Mathew Pillsbury – Producer
Many business owners think that it is better to have someone out on worker’s comp than to pay them for a lesser job. After all, worker’s comp will pay for them to be out. The reality is that it costs at least twice as much to put in a worker’s comp case based on the large premium increase that losses cause.
It is far better to bring someone back to work, in almost any capacity, than to have them out collecting worker’s comp. In almost all cases it is better for the employee and the employer if the employee continues working. This seems counterintuitive to many business owners so let’s look at what an injured employee can do and what that means for your worker’s comp costs.
Let’s say, for example, an employee who does manual labor is injured on the job. This person may need to work a desk job until they are cleared to resume more physically demanding work. This person may not be doing as valuable work as they were before but this is still cheaper than the rate increase you’d see on your worker’s comp insurance. Remember, losses stay with your experience for 3 years so losses are not a one-time thing.
Every employer should create a job bank of different roles people could perform while adjusting back to their previous job. Think about ways to do things that are less physically demanding or less stressful. Studies show that once people are engaged, they are more likely going to try to be more and more useful on the job. There is no evidence that people will try to stay doing the less demanding job as long as possible. In fact, just the opposite is true.
In the case of temporary injuries, the employee will not make as much money while being out on worker’s comp as they would if they continued to work. For this reason, as well as many others, your employee will want to resume work as soon as they possibly can.
Getting your employee back to work should be treated as part of your wellness program. You are providing an opportunity for them to continue getting full pay and benefits a short time after injury. You recognize the need to recover and are sensitive to your employee working their way back to normal workloads in a respectful way.

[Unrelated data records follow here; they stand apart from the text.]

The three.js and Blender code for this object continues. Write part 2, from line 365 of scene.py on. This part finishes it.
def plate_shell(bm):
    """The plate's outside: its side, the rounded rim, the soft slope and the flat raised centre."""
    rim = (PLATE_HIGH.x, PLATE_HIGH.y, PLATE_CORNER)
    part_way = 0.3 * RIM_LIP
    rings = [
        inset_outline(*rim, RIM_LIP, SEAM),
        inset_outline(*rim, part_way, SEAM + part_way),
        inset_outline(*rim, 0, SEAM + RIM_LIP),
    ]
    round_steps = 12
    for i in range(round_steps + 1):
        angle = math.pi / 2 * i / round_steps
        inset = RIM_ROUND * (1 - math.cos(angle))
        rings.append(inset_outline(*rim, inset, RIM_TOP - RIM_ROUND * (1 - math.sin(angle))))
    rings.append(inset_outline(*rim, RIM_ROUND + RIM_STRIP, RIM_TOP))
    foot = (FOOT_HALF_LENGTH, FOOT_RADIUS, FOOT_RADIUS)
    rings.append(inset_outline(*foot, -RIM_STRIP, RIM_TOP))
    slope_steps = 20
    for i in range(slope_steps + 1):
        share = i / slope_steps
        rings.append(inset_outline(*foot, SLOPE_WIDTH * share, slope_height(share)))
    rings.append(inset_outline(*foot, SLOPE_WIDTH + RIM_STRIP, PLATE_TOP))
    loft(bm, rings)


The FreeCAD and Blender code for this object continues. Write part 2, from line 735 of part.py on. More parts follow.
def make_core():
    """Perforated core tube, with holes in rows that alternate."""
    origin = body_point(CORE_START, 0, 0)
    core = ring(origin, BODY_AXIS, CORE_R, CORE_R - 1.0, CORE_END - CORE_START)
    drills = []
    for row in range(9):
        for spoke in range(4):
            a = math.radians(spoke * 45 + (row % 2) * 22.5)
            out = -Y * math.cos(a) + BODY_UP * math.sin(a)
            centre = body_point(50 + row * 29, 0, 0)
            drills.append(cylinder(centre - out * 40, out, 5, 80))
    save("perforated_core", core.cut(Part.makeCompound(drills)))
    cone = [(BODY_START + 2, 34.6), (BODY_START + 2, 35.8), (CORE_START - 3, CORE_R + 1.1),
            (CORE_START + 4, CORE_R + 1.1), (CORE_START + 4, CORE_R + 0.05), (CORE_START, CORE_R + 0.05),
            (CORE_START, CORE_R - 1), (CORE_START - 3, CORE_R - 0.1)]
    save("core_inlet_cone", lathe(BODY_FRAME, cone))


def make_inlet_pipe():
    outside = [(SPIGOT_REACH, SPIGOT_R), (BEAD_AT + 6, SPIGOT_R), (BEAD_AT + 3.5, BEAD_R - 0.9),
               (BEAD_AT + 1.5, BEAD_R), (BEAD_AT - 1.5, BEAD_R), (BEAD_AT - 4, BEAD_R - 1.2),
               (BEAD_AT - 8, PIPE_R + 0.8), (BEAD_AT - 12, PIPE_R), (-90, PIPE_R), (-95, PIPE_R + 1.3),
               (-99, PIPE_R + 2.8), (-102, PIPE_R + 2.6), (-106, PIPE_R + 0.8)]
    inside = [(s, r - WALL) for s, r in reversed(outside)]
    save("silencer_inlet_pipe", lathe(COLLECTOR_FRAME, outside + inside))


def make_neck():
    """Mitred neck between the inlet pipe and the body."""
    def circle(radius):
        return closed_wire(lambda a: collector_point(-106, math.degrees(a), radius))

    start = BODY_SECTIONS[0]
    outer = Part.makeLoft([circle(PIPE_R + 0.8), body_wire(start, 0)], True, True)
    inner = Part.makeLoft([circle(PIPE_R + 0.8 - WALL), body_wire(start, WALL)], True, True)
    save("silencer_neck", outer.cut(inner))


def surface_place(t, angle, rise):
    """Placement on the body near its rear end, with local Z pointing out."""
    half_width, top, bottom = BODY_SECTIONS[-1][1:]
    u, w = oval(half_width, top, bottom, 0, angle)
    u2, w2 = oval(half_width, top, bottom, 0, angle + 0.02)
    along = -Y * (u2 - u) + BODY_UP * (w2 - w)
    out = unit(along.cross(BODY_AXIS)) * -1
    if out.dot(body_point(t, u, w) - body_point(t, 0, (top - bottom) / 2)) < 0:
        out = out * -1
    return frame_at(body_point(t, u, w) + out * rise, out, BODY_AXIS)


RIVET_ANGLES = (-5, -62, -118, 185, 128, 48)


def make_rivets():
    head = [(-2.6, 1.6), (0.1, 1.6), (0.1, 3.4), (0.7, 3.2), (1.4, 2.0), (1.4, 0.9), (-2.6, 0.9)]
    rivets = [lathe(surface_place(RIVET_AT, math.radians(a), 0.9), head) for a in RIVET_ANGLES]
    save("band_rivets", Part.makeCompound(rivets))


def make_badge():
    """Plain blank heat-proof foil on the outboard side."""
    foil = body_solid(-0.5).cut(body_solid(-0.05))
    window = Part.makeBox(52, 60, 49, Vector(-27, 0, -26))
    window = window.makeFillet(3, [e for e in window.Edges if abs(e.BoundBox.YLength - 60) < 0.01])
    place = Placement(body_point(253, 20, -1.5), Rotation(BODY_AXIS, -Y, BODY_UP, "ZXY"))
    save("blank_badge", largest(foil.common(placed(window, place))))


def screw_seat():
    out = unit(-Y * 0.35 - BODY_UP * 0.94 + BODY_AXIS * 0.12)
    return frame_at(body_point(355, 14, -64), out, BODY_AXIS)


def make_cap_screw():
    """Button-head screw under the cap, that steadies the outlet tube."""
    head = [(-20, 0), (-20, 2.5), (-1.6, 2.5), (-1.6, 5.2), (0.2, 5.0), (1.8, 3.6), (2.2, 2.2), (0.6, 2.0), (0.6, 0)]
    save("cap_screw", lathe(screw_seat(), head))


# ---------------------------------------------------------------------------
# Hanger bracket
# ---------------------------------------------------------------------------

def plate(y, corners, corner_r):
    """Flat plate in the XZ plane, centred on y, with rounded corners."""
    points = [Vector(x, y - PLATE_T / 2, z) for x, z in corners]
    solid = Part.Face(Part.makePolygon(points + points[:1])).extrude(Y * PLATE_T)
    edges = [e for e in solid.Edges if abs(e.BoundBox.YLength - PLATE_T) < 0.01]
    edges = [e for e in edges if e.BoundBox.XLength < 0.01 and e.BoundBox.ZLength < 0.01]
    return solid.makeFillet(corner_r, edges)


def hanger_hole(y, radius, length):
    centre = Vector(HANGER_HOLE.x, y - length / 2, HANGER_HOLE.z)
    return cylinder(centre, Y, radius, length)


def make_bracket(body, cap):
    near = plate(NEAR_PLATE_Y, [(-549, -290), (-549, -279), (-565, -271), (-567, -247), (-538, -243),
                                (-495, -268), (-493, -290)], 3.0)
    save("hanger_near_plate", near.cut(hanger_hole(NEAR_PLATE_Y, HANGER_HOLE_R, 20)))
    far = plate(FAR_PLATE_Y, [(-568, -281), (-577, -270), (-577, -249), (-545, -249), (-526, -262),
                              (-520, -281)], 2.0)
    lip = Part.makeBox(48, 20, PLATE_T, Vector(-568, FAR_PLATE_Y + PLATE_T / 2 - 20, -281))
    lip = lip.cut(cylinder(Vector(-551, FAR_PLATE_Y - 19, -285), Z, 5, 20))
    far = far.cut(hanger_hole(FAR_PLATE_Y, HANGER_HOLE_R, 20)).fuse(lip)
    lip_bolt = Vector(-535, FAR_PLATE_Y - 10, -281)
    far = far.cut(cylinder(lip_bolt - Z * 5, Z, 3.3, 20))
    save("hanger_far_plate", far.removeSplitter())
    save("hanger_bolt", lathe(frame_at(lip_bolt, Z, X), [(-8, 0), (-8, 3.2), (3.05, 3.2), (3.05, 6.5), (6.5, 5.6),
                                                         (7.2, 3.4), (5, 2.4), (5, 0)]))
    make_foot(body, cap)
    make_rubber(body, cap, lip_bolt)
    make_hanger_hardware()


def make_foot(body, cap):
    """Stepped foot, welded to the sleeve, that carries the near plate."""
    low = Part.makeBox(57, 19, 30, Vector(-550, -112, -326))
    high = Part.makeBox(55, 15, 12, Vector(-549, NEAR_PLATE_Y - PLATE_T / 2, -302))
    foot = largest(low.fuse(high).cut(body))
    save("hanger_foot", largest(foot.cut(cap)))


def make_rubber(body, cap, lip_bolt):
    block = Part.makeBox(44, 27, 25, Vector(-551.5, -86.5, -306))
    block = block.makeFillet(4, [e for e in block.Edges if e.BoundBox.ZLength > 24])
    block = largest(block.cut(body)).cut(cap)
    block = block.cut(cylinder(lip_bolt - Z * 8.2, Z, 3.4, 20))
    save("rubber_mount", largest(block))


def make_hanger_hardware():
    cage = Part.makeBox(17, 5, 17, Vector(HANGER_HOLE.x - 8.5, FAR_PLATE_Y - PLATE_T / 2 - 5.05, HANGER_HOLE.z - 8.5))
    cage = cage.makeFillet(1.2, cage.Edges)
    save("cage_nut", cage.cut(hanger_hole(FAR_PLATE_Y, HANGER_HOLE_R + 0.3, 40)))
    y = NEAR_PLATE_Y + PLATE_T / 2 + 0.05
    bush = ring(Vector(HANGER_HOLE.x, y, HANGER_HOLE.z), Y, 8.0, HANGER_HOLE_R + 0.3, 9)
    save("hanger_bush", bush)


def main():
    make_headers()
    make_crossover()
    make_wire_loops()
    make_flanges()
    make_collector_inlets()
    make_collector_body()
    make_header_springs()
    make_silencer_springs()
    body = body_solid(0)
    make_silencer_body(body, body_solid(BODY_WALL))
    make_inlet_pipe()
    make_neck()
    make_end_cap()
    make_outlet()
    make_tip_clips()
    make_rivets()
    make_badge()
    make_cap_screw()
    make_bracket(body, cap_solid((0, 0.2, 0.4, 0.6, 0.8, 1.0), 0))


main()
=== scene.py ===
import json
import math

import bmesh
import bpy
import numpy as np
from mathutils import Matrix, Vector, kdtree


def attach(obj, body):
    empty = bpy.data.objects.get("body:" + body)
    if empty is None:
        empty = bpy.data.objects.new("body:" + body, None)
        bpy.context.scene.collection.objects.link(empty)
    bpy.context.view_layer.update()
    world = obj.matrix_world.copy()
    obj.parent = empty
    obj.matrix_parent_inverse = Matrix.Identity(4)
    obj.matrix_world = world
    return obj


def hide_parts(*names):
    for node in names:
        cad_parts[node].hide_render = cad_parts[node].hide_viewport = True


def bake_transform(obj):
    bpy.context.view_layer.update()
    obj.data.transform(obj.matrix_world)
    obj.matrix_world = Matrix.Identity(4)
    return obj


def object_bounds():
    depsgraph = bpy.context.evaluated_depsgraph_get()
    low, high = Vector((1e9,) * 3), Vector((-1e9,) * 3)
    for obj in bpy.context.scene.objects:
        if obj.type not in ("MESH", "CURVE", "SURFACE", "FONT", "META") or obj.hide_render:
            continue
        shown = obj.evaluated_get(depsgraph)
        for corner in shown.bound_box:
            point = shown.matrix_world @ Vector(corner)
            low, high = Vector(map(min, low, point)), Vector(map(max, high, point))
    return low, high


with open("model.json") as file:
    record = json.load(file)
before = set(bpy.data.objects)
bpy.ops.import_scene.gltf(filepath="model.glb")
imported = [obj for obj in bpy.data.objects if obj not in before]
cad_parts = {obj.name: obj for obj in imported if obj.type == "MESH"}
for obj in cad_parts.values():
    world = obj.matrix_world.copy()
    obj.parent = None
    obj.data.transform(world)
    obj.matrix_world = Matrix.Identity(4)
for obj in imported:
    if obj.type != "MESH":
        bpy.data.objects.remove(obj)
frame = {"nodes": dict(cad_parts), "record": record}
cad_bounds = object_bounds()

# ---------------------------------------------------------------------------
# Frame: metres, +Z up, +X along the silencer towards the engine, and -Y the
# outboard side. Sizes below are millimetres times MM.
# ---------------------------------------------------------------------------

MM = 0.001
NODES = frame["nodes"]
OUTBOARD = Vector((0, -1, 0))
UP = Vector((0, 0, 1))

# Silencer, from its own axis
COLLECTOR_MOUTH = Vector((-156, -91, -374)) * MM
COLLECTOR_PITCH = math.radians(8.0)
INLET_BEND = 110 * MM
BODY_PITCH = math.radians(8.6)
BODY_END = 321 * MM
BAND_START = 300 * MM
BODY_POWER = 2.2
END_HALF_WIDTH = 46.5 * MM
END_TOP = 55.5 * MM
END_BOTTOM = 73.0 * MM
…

You can get employee buy-in by letting them help you design different jobs in your job pool. Let them understand that this allows workers to keep full pay and benefits while being sensitive to their injury and their need to work their way back to their normal position.
Remember, in most cases, it costs an employer at least 200% of their workers’ comp costs through lost wage payments. A good return to work (or stay at work) program will be a great incentive to get employees back to work quickly and help create a positive attitude.